STATED EXERCISE
Where a line in the listing contains the string "code", copy that line out.

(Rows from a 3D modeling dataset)

____________

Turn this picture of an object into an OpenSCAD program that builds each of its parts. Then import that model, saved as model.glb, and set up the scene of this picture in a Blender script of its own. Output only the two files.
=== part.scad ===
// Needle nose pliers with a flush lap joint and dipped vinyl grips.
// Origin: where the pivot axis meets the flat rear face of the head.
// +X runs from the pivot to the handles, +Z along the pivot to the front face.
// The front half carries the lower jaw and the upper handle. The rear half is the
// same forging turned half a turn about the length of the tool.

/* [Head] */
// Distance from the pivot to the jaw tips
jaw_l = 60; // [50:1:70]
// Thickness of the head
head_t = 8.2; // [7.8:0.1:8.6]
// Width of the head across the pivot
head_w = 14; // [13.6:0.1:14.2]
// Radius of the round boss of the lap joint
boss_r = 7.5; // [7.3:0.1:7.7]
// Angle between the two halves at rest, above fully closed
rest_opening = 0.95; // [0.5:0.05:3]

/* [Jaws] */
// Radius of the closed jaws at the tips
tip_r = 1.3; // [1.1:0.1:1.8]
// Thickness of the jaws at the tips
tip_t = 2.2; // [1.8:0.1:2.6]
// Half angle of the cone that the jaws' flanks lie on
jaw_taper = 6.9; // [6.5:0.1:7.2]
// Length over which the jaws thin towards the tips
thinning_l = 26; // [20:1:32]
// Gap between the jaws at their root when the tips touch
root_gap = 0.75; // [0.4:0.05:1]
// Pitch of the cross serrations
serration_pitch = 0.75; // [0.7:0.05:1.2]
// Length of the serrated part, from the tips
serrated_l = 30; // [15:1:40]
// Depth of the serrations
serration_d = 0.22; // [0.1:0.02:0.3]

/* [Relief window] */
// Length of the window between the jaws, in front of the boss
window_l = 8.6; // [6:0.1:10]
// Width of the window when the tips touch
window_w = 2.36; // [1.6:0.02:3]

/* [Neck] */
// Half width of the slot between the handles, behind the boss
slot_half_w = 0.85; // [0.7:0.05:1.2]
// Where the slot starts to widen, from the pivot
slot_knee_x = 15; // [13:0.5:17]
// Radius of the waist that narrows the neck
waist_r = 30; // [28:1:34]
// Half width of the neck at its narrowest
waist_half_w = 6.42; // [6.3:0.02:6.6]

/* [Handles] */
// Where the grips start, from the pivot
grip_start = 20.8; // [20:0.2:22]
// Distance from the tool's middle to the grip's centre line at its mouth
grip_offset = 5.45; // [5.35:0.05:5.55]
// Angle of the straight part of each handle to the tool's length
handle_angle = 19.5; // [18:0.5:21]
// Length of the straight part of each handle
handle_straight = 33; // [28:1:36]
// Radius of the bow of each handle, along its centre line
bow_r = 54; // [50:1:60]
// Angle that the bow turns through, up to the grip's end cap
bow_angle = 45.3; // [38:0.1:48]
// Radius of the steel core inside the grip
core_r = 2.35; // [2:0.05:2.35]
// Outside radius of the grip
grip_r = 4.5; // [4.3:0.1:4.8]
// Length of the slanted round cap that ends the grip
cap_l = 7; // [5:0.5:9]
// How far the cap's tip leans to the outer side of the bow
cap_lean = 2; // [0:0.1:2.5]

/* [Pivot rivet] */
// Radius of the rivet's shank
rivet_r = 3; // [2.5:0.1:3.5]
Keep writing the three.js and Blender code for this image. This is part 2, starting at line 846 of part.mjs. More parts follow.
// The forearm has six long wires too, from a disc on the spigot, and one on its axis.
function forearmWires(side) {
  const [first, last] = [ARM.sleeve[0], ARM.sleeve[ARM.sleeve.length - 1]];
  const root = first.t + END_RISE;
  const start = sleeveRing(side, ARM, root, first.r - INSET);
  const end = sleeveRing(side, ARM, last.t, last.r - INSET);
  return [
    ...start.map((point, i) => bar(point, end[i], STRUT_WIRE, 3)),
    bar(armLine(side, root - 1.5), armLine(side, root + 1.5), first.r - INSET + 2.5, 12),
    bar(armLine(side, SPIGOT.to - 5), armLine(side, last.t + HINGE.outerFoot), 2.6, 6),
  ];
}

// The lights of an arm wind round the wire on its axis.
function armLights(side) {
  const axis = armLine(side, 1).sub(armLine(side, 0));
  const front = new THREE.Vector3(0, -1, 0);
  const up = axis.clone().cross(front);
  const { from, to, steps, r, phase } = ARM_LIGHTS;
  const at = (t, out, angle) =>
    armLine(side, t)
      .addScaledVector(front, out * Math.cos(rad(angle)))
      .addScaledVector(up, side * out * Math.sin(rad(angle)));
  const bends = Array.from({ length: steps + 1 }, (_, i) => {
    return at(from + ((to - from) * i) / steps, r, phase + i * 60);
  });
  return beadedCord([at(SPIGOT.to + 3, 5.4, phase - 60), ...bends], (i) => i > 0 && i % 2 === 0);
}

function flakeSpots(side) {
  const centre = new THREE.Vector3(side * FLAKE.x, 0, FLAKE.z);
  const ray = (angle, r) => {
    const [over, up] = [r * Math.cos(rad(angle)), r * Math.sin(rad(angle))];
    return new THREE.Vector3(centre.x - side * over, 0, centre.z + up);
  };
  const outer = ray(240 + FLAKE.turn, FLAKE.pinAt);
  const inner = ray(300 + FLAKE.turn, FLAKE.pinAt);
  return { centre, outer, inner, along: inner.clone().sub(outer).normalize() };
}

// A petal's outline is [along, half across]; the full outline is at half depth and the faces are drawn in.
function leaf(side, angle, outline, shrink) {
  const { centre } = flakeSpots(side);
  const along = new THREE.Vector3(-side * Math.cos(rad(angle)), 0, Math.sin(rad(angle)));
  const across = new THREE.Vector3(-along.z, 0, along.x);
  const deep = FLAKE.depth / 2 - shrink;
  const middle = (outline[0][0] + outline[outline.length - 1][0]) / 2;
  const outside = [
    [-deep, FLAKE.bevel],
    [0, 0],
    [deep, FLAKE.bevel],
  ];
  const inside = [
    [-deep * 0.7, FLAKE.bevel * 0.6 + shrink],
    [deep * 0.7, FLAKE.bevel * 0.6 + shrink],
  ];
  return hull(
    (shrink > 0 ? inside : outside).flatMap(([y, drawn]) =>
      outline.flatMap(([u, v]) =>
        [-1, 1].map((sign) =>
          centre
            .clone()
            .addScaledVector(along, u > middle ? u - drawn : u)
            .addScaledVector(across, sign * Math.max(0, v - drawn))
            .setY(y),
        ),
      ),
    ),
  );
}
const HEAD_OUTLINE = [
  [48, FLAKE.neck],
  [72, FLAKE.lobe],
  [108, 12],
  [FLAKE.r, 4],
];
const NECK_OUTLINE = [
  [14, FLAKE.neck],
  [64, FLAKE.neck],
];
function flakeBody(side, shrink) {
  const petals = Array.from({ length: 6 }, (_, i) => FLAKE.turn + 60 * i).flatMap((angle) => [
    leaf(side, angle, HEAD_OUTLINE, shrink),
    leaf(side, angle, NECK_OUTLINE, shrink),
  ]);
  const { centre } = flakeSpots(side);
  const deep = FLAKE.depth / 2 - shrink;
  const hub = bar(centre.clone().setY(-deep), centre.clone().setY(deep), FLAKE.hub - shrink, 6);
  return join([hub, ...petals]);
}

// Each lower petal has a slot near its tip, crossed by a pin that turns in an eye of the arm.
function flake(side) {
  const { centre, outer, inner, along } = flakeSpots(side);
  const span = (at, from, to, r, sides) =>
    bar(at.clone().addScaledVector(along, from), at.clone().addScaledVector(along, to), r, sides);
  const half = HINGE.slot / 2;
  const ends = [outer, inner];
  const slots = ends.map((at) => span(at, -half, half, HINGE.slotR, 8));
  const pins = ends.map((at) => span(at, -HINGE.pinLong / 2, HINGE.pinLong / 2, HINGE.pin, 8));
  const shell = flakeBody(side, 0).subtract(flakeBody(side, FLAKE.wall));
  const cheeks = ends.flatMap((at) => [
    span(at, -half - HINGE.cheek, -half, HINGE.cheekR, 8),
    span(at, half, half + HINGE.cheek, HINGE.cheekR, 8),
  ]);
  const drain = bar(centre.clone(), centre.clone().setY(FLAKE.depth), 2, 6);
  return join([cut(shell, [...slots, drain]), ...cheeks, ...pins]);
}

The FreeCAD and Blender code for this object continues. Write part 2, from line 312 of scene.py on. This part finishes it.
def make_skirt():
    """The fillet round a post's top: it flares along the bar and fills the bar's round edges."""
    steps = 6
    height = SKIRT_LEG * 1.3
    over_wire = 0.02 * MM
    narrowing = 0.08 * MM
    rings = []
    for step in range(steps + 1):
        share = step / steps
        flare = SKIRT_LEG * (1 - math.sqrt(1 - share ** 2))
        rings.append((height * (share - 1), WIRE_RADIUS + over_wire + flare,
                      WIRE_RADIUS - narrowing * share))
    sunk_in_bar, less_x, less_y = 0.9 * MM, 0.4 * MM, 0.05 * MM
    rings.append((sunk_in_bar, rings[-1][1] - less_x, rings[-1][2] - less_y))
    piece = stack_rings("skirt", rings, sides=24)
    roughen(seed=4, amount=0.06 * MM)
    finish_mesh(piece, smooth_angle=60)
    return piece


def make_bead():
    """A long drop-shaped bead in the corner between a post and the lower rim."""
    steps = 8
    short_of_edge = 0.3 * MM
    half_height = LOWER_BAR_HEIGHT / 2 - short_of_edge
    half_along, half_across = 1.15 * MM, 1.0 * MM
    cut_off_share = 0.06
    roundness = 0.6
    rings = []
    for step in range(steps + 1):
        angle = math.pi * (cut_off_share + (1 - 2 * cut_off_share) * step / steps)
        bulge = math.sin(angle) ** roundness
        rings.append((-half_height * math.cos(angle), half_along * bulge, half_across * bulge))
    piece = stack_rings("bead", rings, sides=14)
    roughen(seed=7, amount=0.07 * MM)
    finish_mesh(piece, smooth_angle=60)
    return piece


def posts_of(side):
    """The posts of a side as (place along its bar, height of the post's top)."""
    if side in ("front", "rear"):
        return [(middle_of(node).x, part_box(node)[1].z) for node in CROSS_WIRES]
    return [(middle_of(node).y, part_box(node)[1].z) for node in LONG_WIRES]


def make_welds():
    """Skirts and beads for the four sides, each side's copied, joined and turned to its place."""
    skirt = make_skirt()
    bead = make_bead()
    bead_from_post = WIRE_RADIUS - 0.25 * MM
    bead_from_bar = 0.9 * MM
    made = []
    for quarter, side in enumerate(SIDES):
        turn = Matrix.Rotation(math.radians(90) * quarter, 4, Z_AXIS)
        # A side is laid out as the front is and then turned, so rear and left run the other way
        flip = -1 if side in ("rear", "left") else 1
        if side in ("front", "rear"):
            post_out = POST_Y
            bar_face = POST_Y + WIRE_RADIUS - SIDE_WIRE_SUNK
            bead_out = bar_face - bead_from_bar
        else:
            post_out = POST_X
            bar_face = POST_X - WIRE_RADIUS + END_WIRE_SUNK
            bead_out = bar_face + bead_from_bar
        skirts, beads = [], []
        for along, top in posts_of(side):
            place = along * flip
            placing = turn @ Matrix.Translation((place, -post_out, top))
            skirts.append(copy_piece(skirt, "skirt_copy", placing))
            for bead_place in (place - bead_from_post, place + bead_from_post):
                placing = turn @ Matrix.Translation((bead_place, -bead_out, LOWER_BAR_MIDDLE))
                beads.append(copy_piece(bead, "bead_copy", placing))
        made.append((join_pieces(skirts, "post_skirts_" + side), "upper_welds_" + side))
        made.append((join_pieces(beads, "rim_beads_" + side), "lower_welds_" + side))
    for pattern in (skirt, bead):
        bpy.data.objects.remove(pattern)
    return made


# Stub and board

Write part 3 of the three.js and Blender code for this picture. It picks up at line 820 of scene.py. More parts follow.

____________

COMPLETE OUTPUT
Keep writing the three.js and Blender code for this image. This is part 2, starting at line 846 of part.mjs. More parts follow.
The FreeCAD and Blender code for this object continues. Write part 2, from line 312 of scene.py on. This part finishes it.
Write part 3 of the three.js and Blender code for this picture. It picks up at line 820 of scene.py. More parts follow.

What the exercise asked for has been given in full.